Another private jet flight for the Stifanatic ?

Published on by Winnie

You almost missed it, folks, tucked away in a small article on page 8 of the latest  (n° 109) edition of “Actualité”, our spiritual guide’s favourite glossy…

 

“The announcement of a possible consecration next Spring of a Grand Lodge of Nigeria”

 

The Honorary Consul for Djibouti in Marseilles must be checking the diplomatic lists to see if there’s a possibility of adding another passport to his collection. Has he already phoned Big Moustache and CC (no, not Claudia Cardinale, the other one !!) to tell them to take their blue and gold aprons to the drycleaners and to give the baubles a rub over with Brasso ? What about the transport ? LML in English has not yet ascertained if the Nigerian president has a private jet. But that’s not a problem.
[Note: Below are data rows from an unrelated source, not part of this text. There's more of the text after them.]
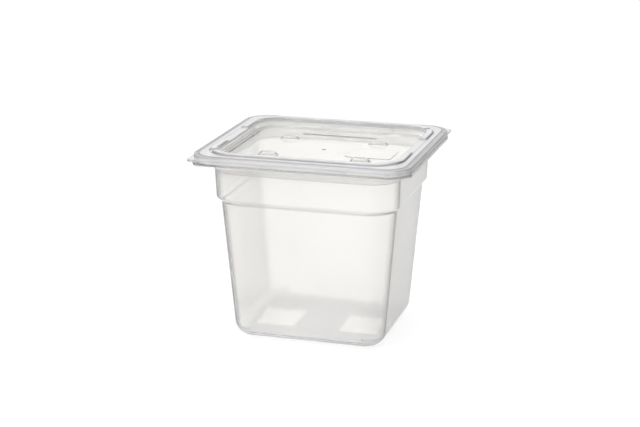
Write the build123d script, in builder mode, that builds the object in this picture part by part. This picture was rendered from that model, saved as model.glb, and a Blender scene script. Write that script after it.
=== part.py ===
"""Sixth-size food pan, 150 deep, with a drop-on lid.

Two mouldings: the pan hangs by its rim, and the lid rests on that rim with a short plug
that reaches down inside the collar. Origin at the middle of the pan's underside, +X along
the long side, +Z up, millimetres.
"""
from build123d import *
import math
import os

os.makedirs("parts", exist_ok=True)

# ---- Pan: outside sizes ----
RIM_LENGTH = 176.0        # long side of the rim, a sixth-size pan
RIM_WIDTH = 162.0         # short side of the rim
PAN_DEPTH = 150.0         # underside to the top of the rim
RIM_CORNER = 19.5         # rim corners that the lid covers
RIM_TAB_CORNER = 16.5     # rim corners below the lid's pull tabs
RIM_SKIRT = 3.0           # height of the rim's turned-down edge
RIM_THICK = 1.9           # flat of the rim
WALL = 1.9                # wall of the pan
FLOOR_THICK = 2.2         # floor of the pan

COLLAR_INSET = 12.0       # rim edge to the collar's face, at the rim
COLLAR_CORNER = 22.0
COLLAR_DRAFT = 1.2        # how far the collar leans in by its lower edge
COLLAR_BASE_Z = 117.5     # lower end of the collar's straight face
SHOULDER_Z = 114.2        # where the body leaves the shoulder
SHOULDER_INSET = 2.8      # step from the collar to the body
BODY_CORNER = 22.8        # corner radius at the top of the body
BODY_DRAFT = 10.0         # how far each wall leans in over the body's height
BASE_CORNER = 16.0        # corner radius at the base
BASE_ROUND = 12.0         # round between the walls and the floor
SHOULDER_ROUND = 3.0
RIM_EDGE_ROUND = 0.7
MOUTH_ROUND = 0.9

# ---- Pan: bare plates moulded on the floor ----
PLATE_LENGTH = 33.0
PLATE_WIDTH = 38.0
PLATE_CORNER = 3.0
PLATE_RAISE = 0.3
PLATE_X = 35.5            # centre of each plate from the middle
PLATE_Y = -3.0

# ---- Lid ----
LID_WALL = 1.7
LIP_HEIGHT = 3.0          # lower part of the lid's upright edge
TAB_THICK = 1.6           # the two pull tabs, flush with the top of that part
TAB_TIP = 2.0             # corner radius of a pull tab
BAND_HEIGHT = 2.2         # upper part of the upright edge
BAND_SETBACK = 0.3        # how far it stands back from the lower part
BAND_WIDTH = 4.5          # flat band round the top, from the edge to a low step
STEP_HEIGHT = 0.3
RING_INSET = 9.0          # lid edge to the raised ring
RING_WIDTH = 5.5
RING_HEIGHT = 1.7
RING_CORNER = 20.0        # inside corner of the ring
RING_GAP = 48.0           # opening in the ring at each short side
RING_BREAK = 4.0          # small break in the ring behind each pull tab
RING_BREAK_INSET = 22.5   # rim edge to the middle of that break
WELL_DEPTH = 9.2          # top of the ring to the panel
WELL_LEAN = 1.4           # how far the well's wall leans in
WELL_FLARE = 1.3          # how far its top edge opens out
WELL_FLARE_HEIGHT = 2.6
PANEL_THICK = 1.7
PLUG_REACH = 11.0         # plug below the top of the pan's rim
PLUG_CLEARANCE = 0.5      # plug to the collar's inner face, at the rim
PLUG_LEAN = 0.9
PLUG_WALL = 1.7
RELIEF_DEPTH = 0.7        # thinner band inside the plug
RELIEF_HEIGHT = 4.3
RELIEF_LENGTH = 92.0
RELIEF_SHIFT = 5.0
PLUG_FLARE = 1.0          # plug's widening above the rim
BAND_ROUND = 0.6
RING_ROUND = 0.7
RING_GAP_DEEP = 20.0      # cut that opens the ring from its outer face

# ---- Lid: details on the panel ----
NUB_LENGTH = 17.0
NUB_WIDTH = 9.0
NUB_HEIGHT = 3.3
NUB_X = 38.0
NUB_Y = 29.0
NUB_TAPER = 42.0           # a low dome, wide at its foot
NUB_ROUND = 1.0
NUB_WALL = 1.5             # wall of the dome's slope, square to it
NUB_CROWN = 1.6            # wall of the dome's top
BAR_LENGTH = 64.0
BAR_WIDTH = 1.6
BAR_HEIGHT = 1.2
BAR_Y = 46.0
GATE_RADIUS = 1.6
GATE_HEIGHT = 0.5
LABEL_LENGTH = 38.0
LABEL_WIDTH = 30.0
LABEL_CORNER = 4.0
LABEL_RAISE = 0.3
LABEL_X = 41.0
LABEL_Y = -4.0
RIB_WIDTH = 1.0
RIB_PROUD = 0.5
RIB_X = 41.0              # rib on each long wall of the well
RIB_Y = 36.0              # rib on each short wall of the well

# ---- Derived sizes ----
COLLAR_LENGTH = RIM_LENGTH - 2 * COLLAR_INSET
COLLAR_WIDTH = RIM_WIDTH - 2 * COLLAR_INSET
COLLAR_LOW_LENGTH = COLLAR_LENGTH - 2 * COLLAR_DRAFT
COLLAR_LOW_WIDTH = COLLAR_WIDTH - 2 * COLLAR_DRAFT
BODY_LENGTH = COLLAR_LOW_LENGTH - 2 * SHOULDER_INSET
BODY_WIDTH = COLLAR_LOW_WIDTH - 2 * SHOULDER_INSET
BASE_LENGTH = BODY_LENGTH - 2 * BODY_DRAFT
BASE_WIDTH = BODY_WIDTH - 2 * BODY_DRAFT
RIM_UNDER_Z = PAN_DEPTH - RIM_THICK
SKIRT_Z = PAN_DEPTH - RIM_SKIRT

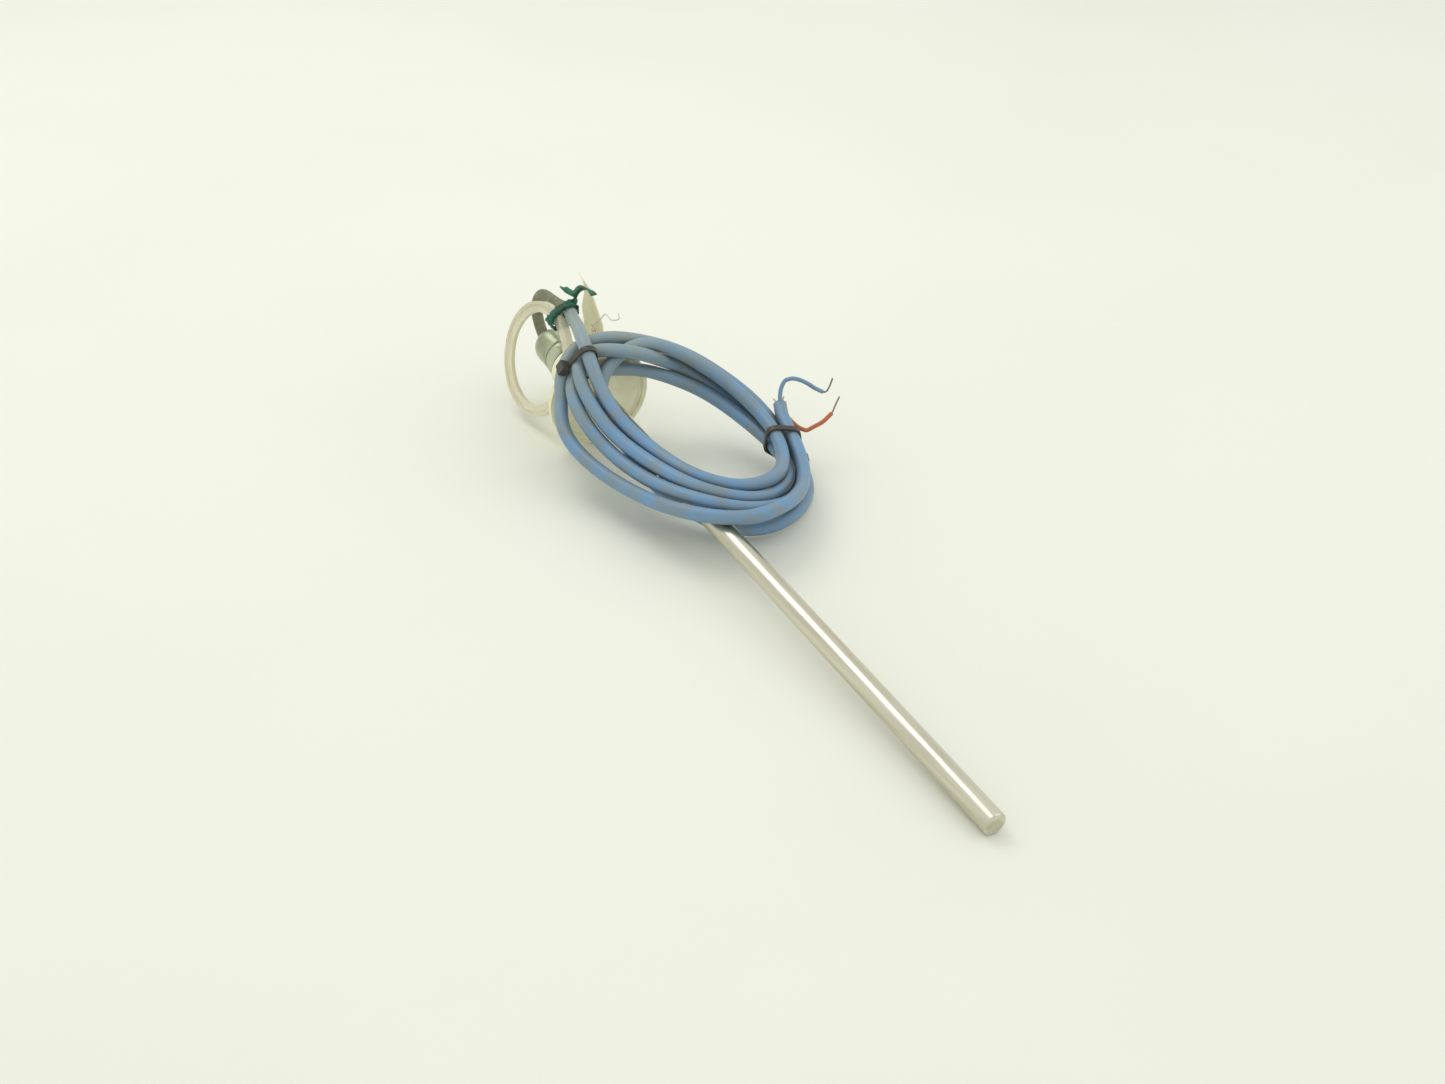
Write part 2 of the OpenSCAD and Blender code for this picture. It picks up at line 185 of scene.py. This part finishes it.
TILT = math.atan2(-fwd.z, fwd.x)
steel = material("brushed_steel", (0.70, 0.68, 0.55), (0.55, 0.52, 0.41), 0.25, scale=260, metal=1.0,
                 bump=0.00002, bump_scale=900, stretch=(0.02, 1, 1), turn=(0, -TILT, 0), spread=0.10)
face_steel = material("turned_steel", (0.93, 0.91, 0.68), (0.80, 0.77, 0.55), 0.45, scale=70, metal=0.45,
                      bump=0.00002, bump_scale=700)
nickel = material("nickel_plate", (0.54, 0.58, 0.42), (0.36, 0.40, 0.29), 0.34, scale=110, metal=0.8,
                  bump=0.00001, bump_scale=900)
weld = material("weld_bead", (0.40, 0.37, 0.33), (0.30, 0.29, 0.28), 0.45, metal=1.0, bump=0.00008)
ceramic = material("bead_ceramic", (0.82, 0.80, 0.74), (0.74, 0.71, 0.64), 0.6, bump=0.00003)
copper = material("copper", (0.80, 0.46, 0.32), (0.66, 0.34, 0.22), 0.3, metal=1.0, bump=0.00001)
constantan = material("constantan", (0.66, 0.62, 0.54), (0.54, 0.50, 0.44), 0.3, metal=1.0, bump=0.00001)
dull_copper = material("dull_copper", (0.24, 0.19, 0.13), (0.16, 0.13, 0.10), 0.45, metal=0.7, bump=0.00002)
dull_constantan = material("dull_constantan", (0.28, 0.27, 0.21), (0.20, 0.19, 0.15), 0.45, metal=0.7,
                           bump=0.00002)
tinned = material("tinned_copper", (0.78, 0.79, 0.80), (0.66, 0.67, 0.68), 0.3, metal=1.0, bump=0.00001)
pvc = material("hidden_wire_pvc", (0.06, 0.16, 0.42), (0.05, 0.12, 0.34), 0.45, bump=0.00002)
potting = material("potting", (0.10, 0.10, 0.10), (0.06, 0.06, 0.07), 0.35, bump=0.00004)
rubber = material("black_rubber", (0.030, 0.030, 0.030), (0.018, 0.018, 0.018), 0.65, bump=0.00003)
claw = material("claw_nylon", (0.80, 0.79, 0.74), (0.72, 0.71, 0.66), 0.45, bump=0.00002)
seal = material("seal_rubber", (0.07, 0.07, 0.07), (0.04, 0.04, 0.04), 0.6, bump=0.00003)
grey_jacket = material("inner_jacket", (0.20, 0.21, 0.115), (0.13, 0.135, 0.075), 0.50, scale=180,
                       bump=0.00004, bump_scale=500, spread=0.12)
lip_mat = material("jacket_lip", (0.60, 0.62, 0.60), (0.42, 0.46, 0.50), 0.5, bump=0.00004)
blue_jacket = material("blue_jacket", (0.150, 0.300, 0.490), (0.195, 0.270, 0.320), 0.42, scale=110,
                       bump=0.00005, bump_scale=260, spread=0.12)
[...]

Our favourite travelling trio have enough frequent flyer points with Air Bongo to more than cover the trip. What’s more, between lifetime appointed African leaders who just happen to be the Grand Masters  of their nations’ Grand Lodges there’s such good camaraderie that Ali Bongo is sure to get an invitation. And could you think of anyone more qualified than our spiritual guide to do the Godfather bit ? He did it so well last year for Ali Bongo.

 

One slight problem ; they speak English in Nigeria. And that’s not really Stif’s strong suit. Here’s my chance. I’ve always dreamed of flying like the rich and famous, quaffing bubbly in the airport’s private VIP suite just prior to getting into the Rolls that whisks me over to a discreet part of the airport tarmac where my Falcon awaits me. Give me a nice title that starts with “Grand something or other”, a blue and gold apron, more medals than the chest of a soviet general and I’ll do the interpreter bit for our spiritual guide.

 

There could be another disappointing surprise for François. Nigeria is the principal source of those unsolicited letters or e-mails that promise to give you 40% of some multi-squillion sum if you’ll help the writer get the multi-squillions out of the country. Our spiritual guide has considerable experience in receiving unsolicited correspondence !! Once you’ve taken the bait they announce that you have to pay some legal fees (that serve no purpose in the end). Our spiritual guide knows a lot in that area as well. I reckon he’s a shoe-in.

 

Last but not least. You’re going to love it. The name of the Nigerian President, perhaps future Grand Master of the Grand Lodge of Nigeria …..Goodluck Jonathan !!

 

With all the troubles our spiritual guide has at present we think he could take a leaf out of the Nigerian president’s book and change his name to Goodluck, François !!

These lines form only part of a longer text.